The research objective of the OMEGA project [B10, J12, J17, J14, B3, B1] (which was funded in the DFG Sonderforschungsbereich 378 at Saarland University) has been to lay the foundation for complex, heterogenous, but well integrated assistance systems for mathematics, which support the wide range of typical research, publication and knowledge management activities of a working mathematician. Examples are computing (for instance algebraic and numeric problems), proving (lemmas or theorems) , solving (for instance equations), modelling (by axiomatic definitions), verifying (typically a proof), structuring (for instance the new theory and knowledge base), maintaining (the knowledge base), searching (in a very large mathematical knowledge base), inventing (your new theorems), paper writing, explaining and illustrating in natural language and diagrams. Clearly, some of them require a high amount of human ingenuity while others do not and they are thus open to computer support with current AI and Computer Science technology.

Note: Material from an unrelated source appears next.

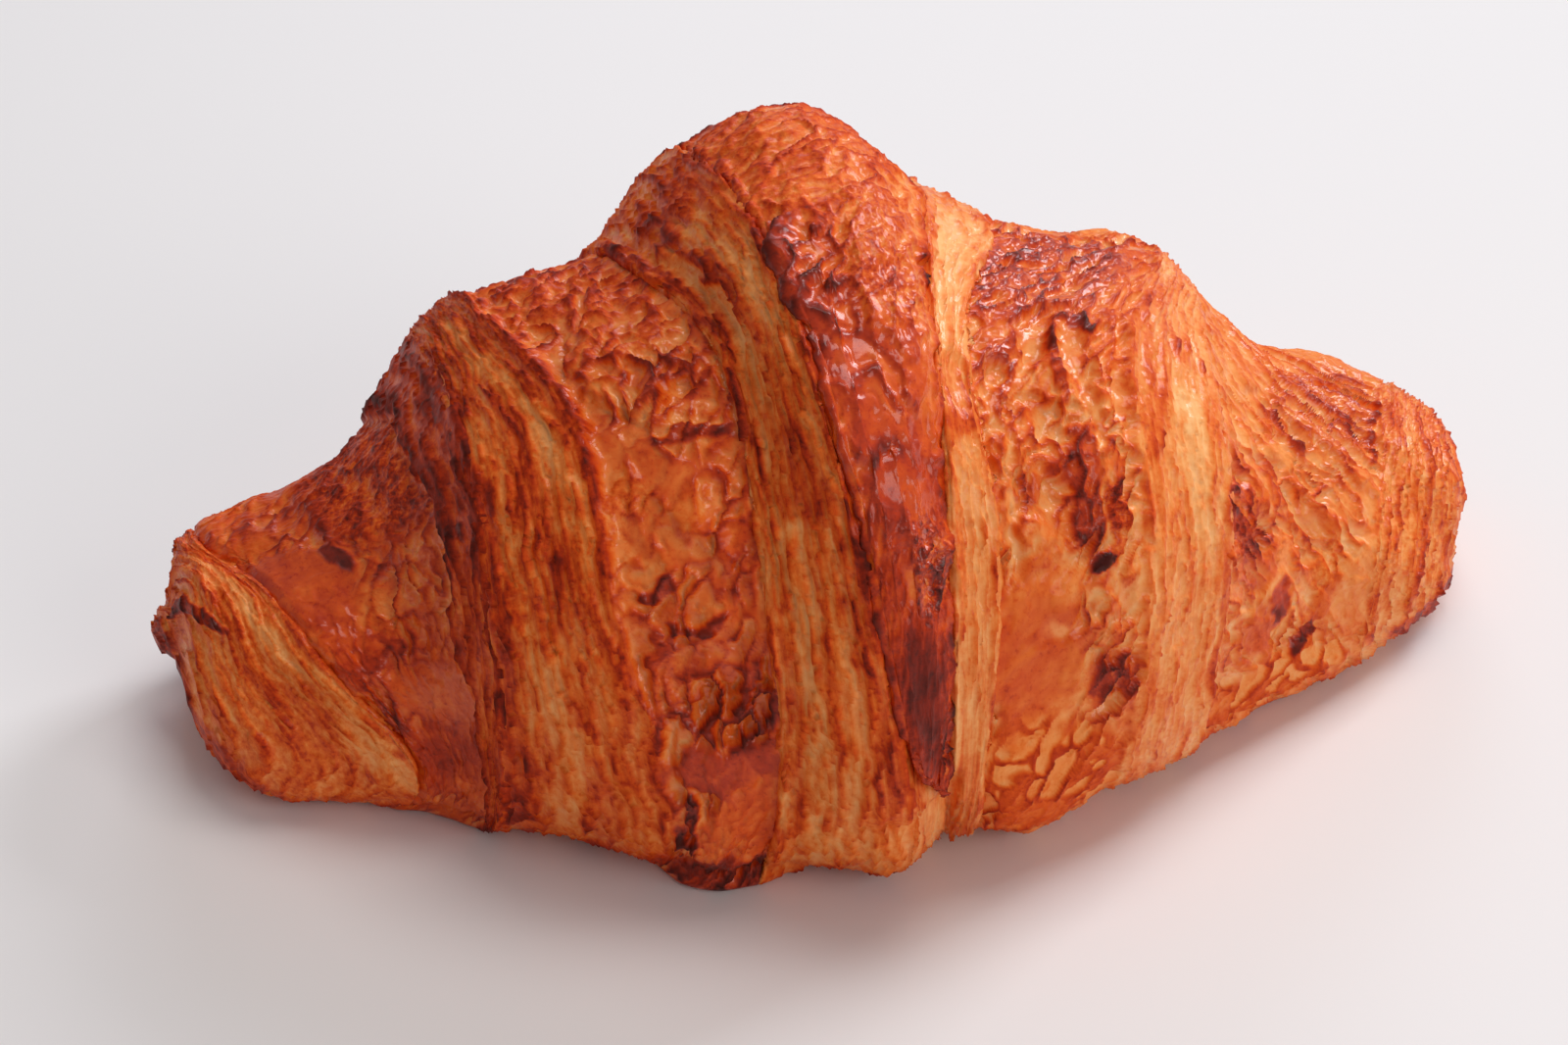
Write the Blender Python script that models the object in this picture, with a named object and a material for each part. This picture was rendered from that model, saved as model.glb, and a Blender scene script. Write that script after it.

Our research is based in particular on the combination of techniques from several subfields of AI including knowledge representation and reasoning, cognitive architectures and multiagent systems, human computer interaction and user interfaces, as well as machine learning, intelligent tutor systems and finally dialog systems with natural language processing capabilities.

The research foci of the OMEGA project (which I headed for several years) have been on the integration of interaction and automation, on knowledge based proof planning, and on the integration of computation and deduction. The latter was also central topic of the EU 5th framework reasearch training network CALCULEMUS [R36, R22, W22, W21, E5, E7, E1, E2, E3, E4], which I co-headed as coordinator from 2000-2004.